CHALLENGE: Exactly the lines from the one with "const group = new THREE.Group();" to the one with "obj.parent = empty", both included, are to be printed again; leave out the rest.

TASK MATERIAL:
>>>>

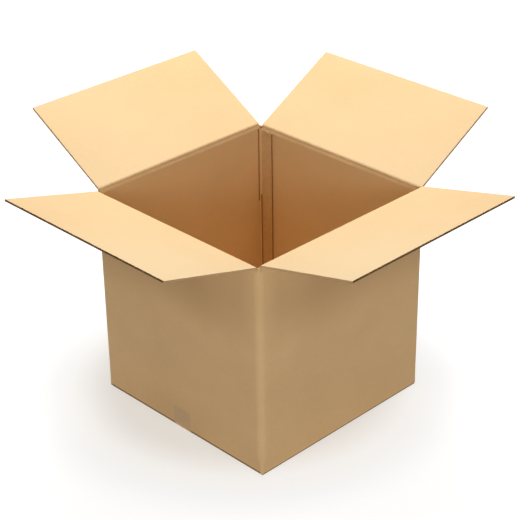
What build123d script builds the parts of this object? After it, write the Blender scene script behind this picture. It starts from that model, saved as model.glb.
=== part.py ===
from build123d import *
import os
from math import asin, atan2, ceil, floor, hypot, tan, tau

# An open slotted carton of single-wall corrugated board, folded from one blank.
# Millimetres, +Z up. The origin is on the ground below the middle of the carton, and the tape's
# underside is at Z 0. Each wall is named for the side that it faces, seen over the near corner
# at -X -Y: front_left is the wall at -X, front_right at -Y, back_left at +Y, back_right at +X.

# Room inside the closed carton
inside_x = 450.0
inside_y = 450.0
inside_depth = 445.0

# Board: two flat liners, with a wave of medium glued between them
board = 4.0
liner = 0.35
medium = 0.3
flute_pitch = 7.9
crest_half = 0.9  # half of the flat top of a wave, where it is glued to a liner

# Folds: the inner radius of a closed fold, and the band that the scoring wheel crushed
fold_inner = 1.0
corner_inner = 2.0
score_half = 9.0  # from the crease to full thickness again, on either side of it
score_thickness = 1.6
crease_gap = 0.25  # from the crease to the edge of the solid on either side of it

# Slots and seams between the flaps
side_clear = 0.5  # from the inside of a wall to the flap that closes beside it
seam_gap = 1.0  # between two flaps that meet edge to edge
ply_gap = 0.3  # between an inner flap and the outer flap over it
blind_end = 2.0  # board left whole between the scored band and the open flutes

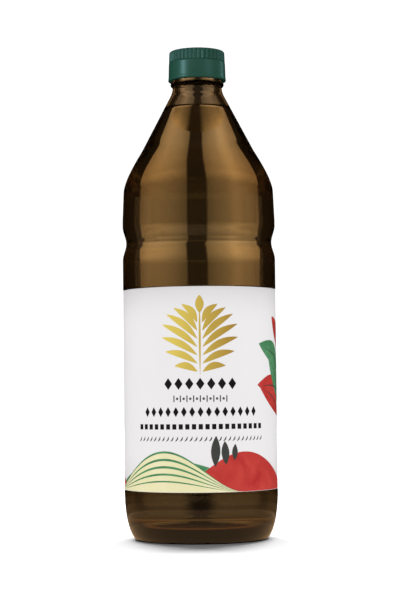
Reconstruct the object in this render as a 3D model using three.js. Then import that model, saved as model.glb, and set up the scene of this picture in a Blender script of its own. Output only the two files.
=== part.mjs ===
// A 750 ml vinegar bottle: brown glass, the vinegar in it, a label round it and a ribbed screw cap.
// Millimetres, +Z up. The origin is on the ground, at the centre of the ring that the bottle rests on.
// Each profile is drawn as (radius, height) and turned about the bottle's axis.
import * as THREE from 'three';

// Glass, outside, from the ground up
const BODY_RADIUS = 39;
const PUNT_RISE = 4; // how far the middle of the base is pushed up
const PUNT_CREST_RADIUS = 22; // where the push-up starts to fall to the ring
const RING_INNER_RADIUS = 31.2;
const RING_OUTER_RADIUS = 33.4;
const HEEL_FOOT = { radius: 36.8, height: 3 }; // the curve leaves the ground towards this point
const HEEL_CHEEK = { radius: BODY_RADIUS, height: 13 }; // and reaches the wall from this one
const HEEL_TOP = 24;
const GROOVE_HEIGHT = 150.6; // centre of the waist groove
const GROOVE_DEPTH = 1.8;
const GROOVE_HALF_WIDTH = 8.8;
const TAPER_START = 162; // above this the wall starts to lean in
const SHOULDER_START = { radius: 38.35, height: 177 };
const SHOULDER_TURN = { radius: 37.9, height: 183.4 };
const SHOULDER_END_HEIGHT = 197.8;
const CONE_POINT = { radius: 14.59, height: 225 }; // a place on the straight cone
const CONE_SLOPE = 0.5235; // radius lost for each millimetre of height
const NECK_RADIUS = 12.7;
const NECK_START = 226; // the cone begins to turn into the neck
const NECK_CORNER = 228.6; // where cone and neck would meet without the blend
const NECK_STRAIGHT = 230.6;
const BEAD_BOTTOM = 231.3; // the ring of glass under the cap
const BEAD_TOP = 233.8;
const BEAD_RADIUS = 13.75;
const BEAD_PULL = 0.35; // how far past the bead its curve is pulled
const FINISH_RADIUS = 12.5; // the plain mouth that the cap goes over
const MOUTH_HEIGHT = 247.5;
const LIP_ROUND = 0.5;

// Glass, inside
const WALL = 3.5;
const CONE_WALL = 3.6; // measured level, so about 3.2 mm square to the glass
const MOUTH_BORE_RADIUS = 9.7;
const FLOOR_CREST_HEIGHT = PUNT_RISE + 6; // the inside of the base over the push-up
const FLOOR_LOW = { radius: 27, height: 7.4 };
const FLOOR_CORNER = { radius: 35.1, height: 7.8 };
const FLOOR_TOP = 19;
const INNER_GROOVE_DEPTH = 1.4;
const INNER_SHOULDER_TURN = { radius: 34.5, height: 182 };
const INNER_SHOULDER_START = { inset: 0.5, height: 174 };

// Vinegar
const LIQUID_LEVEL = 220.5;
const CLEARANCE = 0.3; // between pieces that touch

// Label
const LABEL_BOTTOM = 25.5;
const LABEL_TOP = 126.4;
const LABEL_THICKNESS = 0.25;
const PANEL_RADIUS = BODY_RADIUS - LABEL_THICKNESS - CLEARANCE; // the sunk band that it sits in
const PANEL_MARGIN = 0.35;
const PANEL_STEP = 0.4;

// Cap
const CAP_RIM_HEIGHT = BEAD_TOP + 0.4;
const CAP_TOP_HEIGHT = 249.6;
const CAP_BORE_RADIUS = FINISH_RADIUS + CLEARANCE;
const CAP_FLARE_RADIUS = 14.85;
const CAP_FLARE_HEIGHT = 0.9;
const CAP_SKIRT_BOTTOM = { radius: 14.7, height: 235.6 };
const CAP_LEDGE = { radius: 14.5, height: 243.4 }; // the ribs end here
const CAP_RIB_FOOT = { radius: 14.45, height: 244 };
const CAP_RIB_TOP = { radius: 14.25, height: 248.3 };
const CAP_TOP_ROUND = 1.2;
const CAP_TOP_CORNER = 0.3; // share of the rounding left at its middle
const RIB_COUNT = 40;
const RIB_DEPTH = 0.45;

// Fineness
const TURN_STEPS = 48;
const CURVE_STEPS = 6;
const SHOULDER_STEPS = 8;
const GROOVE_STEPS = 8;
const STEPS_PER_RIB = 3; // two on the crest and one in the valley

const point = (radius, height) => new THREE.Vector2(radius, height);
const coneRadius = (height) => CONE_POINT.radius + (CONE_POINT.height - height) * CONE_SLOPE;

// A curve from one point to another, pulled towards the ones between, without its first point.
function curve(from, pulls, to, steps) {
  const ends = [from, ...pulls, to].map(({ radius, height }) => point(radius, height));
  const Bezier = pulls.length === 1 ? THREE.QuadraticBezierCurve : THREE.CubicBezierCurve;
  return new Bezier(...ends).getPoints(steps).slice(1);
}

// A waist whose depth follows one wave of a cosine, from its lower edge to its upper one.
function groove(wallRadius, depth) {
  const points = [];
  for (let step = 0; step <= GROOVE_STEPS; step++) {
    const across = (2 * step) / GROOVE_STEPS - 1;
    const sunk = (depth * (1 + Math.cos(Math.PI * across))) / 2;
    points.push(point(wallRadius - sunk, GROOVE_HEIGHT + across * GROOVE_HALF_WIDTH));
  }
  return points;
}

// The outside of the glass, from the middle of the base to the lip.
function outerLine() {
  const ringInner = { radius: RING_INNER_RADIUS, height: 0 };
  const ringOuter = { radius: RING_OUTER_RADIUS, height: 0 };
  const puntMiddle = { radius: 0, height: PUNT_RISE };
  const puntCrest = { radius: PUNT_CREST_RADIUS, height: PUNT_RISE };
  const heelTop = { radius: BODY_RADIUS, height: HEEL_TOP };
  const shoulderEnd = { radius: coneRadius(SHOULDER_END_HEIGHT), height: SHOULDER_END_HEIGHT };
  const neckStart = { radius: coneRadius(NECK_START), height: NECK_START };
  const neckCorner = { radius: NECK_RADIUS, height: NECK_CORNER };
  const neckEnd = { radius: NECK_RADIUS, height: NECK_STRAIGHT };
  const beadFoot = { radius: NECK_RADIUS, height: BEAD_BOTTOM };
  const beadHead = { radius: FINISH_RADIUS, height: BEAD_TOP };
  const beadPulls = [
    { radius: BEAD_RADIUS + BEAD_PULL, height: BEAD_BOTTOM },
    { radius: BEAD_RADIUS + BEAD_PULL, height: BEAD_TOP },
  ];
  return [
    point(0, PUNT_RISE),
    ...curve(puntMiddle, [puntCrest], ringInner, CURVE_STEPS),
    point(RING_OUTER_RADIUS, 0),
    ...curve(ringOuter, [HEEL_FOOT, HEEL_CHEEK], heelTop, SHOULDER_STEPS),
    point(BODY_RADIUS, LABEL_BOTTOM - PANEL_MARGIN - PANEL_STEP),
    point(PANEL_RADIUS, LABEL_BOTTOM - PANEL_MARGIN),
    point(PANEL_RADIUS, LABEL_TOP + PANEL_MARGIN),
    point(BODY_RADIUS, LABEL_TOP + PANEL_MARGIN + PANEL_STEP),
    ...groove(BODY_RADIUS, GROOVE_DEPTH),
    point(BODY_RADIUS, TAPER_START),
    point(SHOULDER_START.radius, SHOULDER_START.height),
    ...curve(SHOULDER_START, [SHOULDER_TURN], shoulderEnd, SHOULDER_STEPS),
    point(neckStart.radius, NECK_START),
    ...curve(neckStart, [neckCorner], neckEnd, CURVE_STEPS / 2),
    point(NECK_RADIUS, BEAD_BOTTOM),
    ...curve(beadFoot, beadPulls, beadHead, CURVE_STEPS),
    point(FINISH_RADIUS, MOUTH_HEIGHT - LIP_ROUND),
    point(FINISH_RADIUS - LIP_ROUND, MOUTH_HEIGHT),
  ];
}

// The inside of the glass from the shoulder down to the middle of the floor, shrunk by a gap.
function cavityLine(gap) {
  const radius = BODY_RADIUS - WALL - gap;
  const shoulderEnd = {
    radius: coneRadius(SHOULDER_END_HEIGHT) - CONE_WALL - gap,
    height: SHOULDER_END_HEIGHT,
  };
  const shoulderTurn = { radius: INNER_SHOULDER_TURN.radius - gap, height: INNER_SHOULDER_TURN.height };
  const shoulderStart = { radius: radius - INNER_SHOULDER_START.inset, height: INNER_SHOULDER_START.height };
  const floorTop = { radius, height: FLOOR_TOP };
  const floorCorner = { radius: FLOOR_CORNER.radius - gap, height: FLOOR_CORNER.height + gap };
  const floorLow = { radius: FLOOR_LOW.radius, height: FLOOR_LOW.height + gap };
  const floorTurn = { radius: FLOOR_LOW.radius / 2, height: FLOOR_CREST_HEIGHT + gap };
  const floorMiddle = { radius: 0, height: FLOOR_CREST_HEIGHT + gap };
  return [
    point(shoulderEnd.radius, shoulderEnd.height),
    ...curve(shoulderEnd, [shoulderTurn], shoulderStart, CURVE_STEPS),
    point(radius, TAPER_START),
    ...groove(radius, INNER_GROOVE_DEPTH).reverse(),
    point(radius, FLOOR_TOP),
    ...curve(floorTop, [floorCorner], floorLow, CURVE_STEPS),
    ...curve(floorLow, [floorTurn], floorMiddle, CURVE_STEPS / 2),
  ];
}

// A closed line of points turned about the upright axis.
function turned(profile) {
  return new THREE.LatheGeometry(profile, TURN_STEPS).rotateX(Math.PI / 2);
}

function bottleGlass() {
  const boreBottom = CONE_POINT.height + (CONE_POINT.radius - CONE_WALL - MOUTH_BORE_RADIUS) / CONE_SLOPE;
  return turned([
    ...outerLine(),
    point(MOUTH_BORE_RADIUS + LIP_ROUND, MOUTH_HEIGHT),
    point(MOUTH_BORE_RADIUS, MOUTH_HEIGHT - LIP_ROUND),
    point(MOUTH_BORE_RADIUS, boreBottom),
    ...cavityLine(0),
  ]);
}

// Filled to the level that shows in the cone.
function vinegar() {
  const surfaceRadius = coneRadius(LIQUID_LEVEL) - CONE_WALL - CLEARANCE;
  const downwards = [point(0, LIQUID_LEVEL), point(surfaceRadius, LIQUID_LEVEL), ...cavityLine(CLEARANCE)];
  return turned(downwards.reverse());
}

// One sheet right round the bottle, in the sunk band.
function label() {
  const inner = BODY_RADIUS - LABEL_THICKNESS;
  return turned([
    point(inner, LABEL_BOTTOM),
    point(BODY_RADIUS, LABEL_BOTTOM),
    point(BODY_RADIUS, LABEL_TOP),
    point(inner, LABEL_TOP),
    point(inner, LABEL_BOTTOM),
  ]);
}

// A moulded cap: a smooth skirt, then ribs that end in a small ledge. Every third step round the ribbed
// part is pressed in, which leaves flat crests with V-shaped valleys between them.
function screwCap() {
  const ribbed = [
    point(CAP_RIB_FOOT.radius, CAP_RIB_FOOT.height),
    point(CAP_RIB_TOP.radius, CAP_RIB_TOP.height),
  ];
  const below = [
    point(0, MOUTH_HEIGHT + CLEARANCE),
    point(CAP_BORE_RADIUS, MOUTH_HEIGHT + CLEARANCE),
    point(CAP_BORE_RADIUS, CAP_RIM_HEIGHT),
    point(CAP_FLARE_RADIUS, CAP_RIM_HEIGHT),
    point(CAP_FLARE_RADIUS, CAP_RIM_HEIGHT + CAP_FLARE_HEIGHT),
    point(CAP_SKIRT_BOTTOM.radius, CAP_SKIRT_BOTTOM.height),
    point(CAP_LEDGE.radius, CAP_LEDGE.height),
  ];
  const cornerInset = CAP_TOP_CORNER * CAP_TOP_ROUND;
  const above = [
    point(CAP_RIB_TOP.radius - cornerInset, CAP_TOP_HEIGHT - cornerInset),
    point(CAP_RIB_TOP.radius - CAP_TOP_ROUND, CAP_TOP_HEIGHT),
    point(0, CAP_TOP_HEIGHT),
  ];
  const profile = [...below, ...ribbed, ...above];
  const geometry = new THREE.LatheGeometry(profile, RIB_COUNT * STEPS_PER_RIB);
  const position = geometry.attributes.position;
  for (let index = 0; index < position.count; index++) {
    const row = index % profile.length;
    const step = Math.floor(index / profile.length);
    const inRibs = row >= below.length && row < below.length + ribbed.length;
    if (!inRibs || step % STEPS_PER_RIB !== 1) continue;
    const inwards = 1 - RIB_DEPTH / profile[row].x;
    position.setX(index, position.getX(index) * inwards);
    position.setZ(index, position.getZ(index) * inwards);
  }
  return geometry.rotateX(Math.PI / 2);
}

// The pieces, each with its colour and finish
const pieces = [
  ['bottle_glass', bottleGlass(), { color: 0x6b4b26, roughness: 0.06, metalness: 0 }],
  ['vinegar', vinegar(), { color: 0x8a6232, roughness: 0.05, metalness: 0 }],
  ['wrap_label', label(), { color: 0xecebe8, roughness: 0.55, metalness: 0 }],
  ['screw_cap', screwCap(), { color: 0x2f5a4c, roughness: 0.4, metalness: 0 }],
];

const group = new THREE.Group();
for (const [name, geometry, finish] of pieces) {
  const mesh = new THREE.Mesh(geometry, new THREE.MeshStandardMaterial(finish));
  mesh.name = name;
  group.add(mesh);
}

export default group;
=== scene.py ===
# %% [markdown]
# # A vinegar bottle
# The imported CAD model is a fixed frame, and every piece below is made in metres in that frame, with +Z up
# along the bottle and the printed front facing -Y. The bottle has four pieces: brown glass, the vinegar in
# it, a paper label with its print, and a ribbed screw cap. Each of them is turned about the upright axis, so
# most of the work lies in good profiles, in honest glass, and in what stands round the bottle for the glass
# to show.

# %% Load the frame
import math

import bmesh
import bpy
import numpy as np
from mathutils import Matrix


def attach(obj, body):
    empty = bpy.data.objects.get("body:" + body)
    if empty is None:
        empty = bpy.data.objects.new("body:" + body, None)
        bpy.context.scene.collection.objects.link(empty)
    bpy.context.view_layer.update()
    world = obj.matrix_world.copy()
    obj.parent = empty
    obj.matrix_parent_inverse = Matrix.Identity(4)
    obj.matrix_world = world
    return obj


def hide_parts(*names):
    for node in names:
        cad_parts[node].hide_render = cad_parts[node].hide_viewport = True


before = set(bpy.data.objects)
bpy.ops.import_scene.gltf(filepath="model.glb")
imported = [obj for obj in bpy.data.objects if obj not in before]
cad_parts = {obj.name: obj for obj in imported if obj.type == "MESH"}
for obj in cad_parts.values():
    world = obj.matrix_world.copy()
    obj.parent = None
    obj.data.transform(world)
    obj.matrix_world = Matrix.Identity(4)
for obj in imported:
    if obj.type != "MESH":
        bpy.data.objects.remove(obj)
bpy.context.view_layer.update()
print("CAD nodes:", sorted(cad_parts))

# %% [markdown]
# ## Small tools
# Sizes are given in millimetres and turned to metres when a mesh is made. Blender works in linear light, but
# colours are easier to name as sRGB hex, so one function turns them. Another adds a node to a material.

# %% Colours and nodes
MM = 0.001


def linear(code):
    """An sRGB hex colour in linear light: ((c + 0.055) / 1.055) ** 2.4, or c / 12.92 where c is dark."""
    parts = [int(code[k:k + 2], 16) / 255 for k in (1, 3, 5)]
    return tuple(((c + 0.055) / 1.055) ** 2.4 if c > 0.04045 else c / 12.92 for c in parts) + (1.0,)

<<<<

FINISHED TASK:
const group = new THREE.Group();
for (const [name, geometry, finish] of pieces) {
  const mesh = new THREE.Mesh(geometry, new THREE.MeshStandardMaterial(finish));
  mesh.name = name;
  group.add(mesh);
}

export default group;
=== scene.py ===
# %% [markdown]
# # A vinegar bottle
# The imported CAD model is a fixed frame, and every piece below is made in metres in that frame, with +Z up
# along the bottle and the printed front facing -Y. The bottle has four pieces: brown glass, the vinegar in
# it, a paper label with its print, and a ribbed screw cap. Each of them is turned about the upright axis, so
# most of the work lies in good profiles, in honest glass, and in what stands round the bottle for the glass
# to show.

# %% Load the frame
import math

import bmesh
import bpy
import numpy as np
from mathutils import Matrix


def attach(obj, body):
    empty = bpy.data.objects.get("body:" + body)
    if empty is None:
        empty = bpy.data.objects.new("body:" + body, None)
        bpy.context.scene.collection.objects.link(empty)
    bpy.context.view_layer.update()
    world = obj.matrix_world.copy()
    obj.parent = empty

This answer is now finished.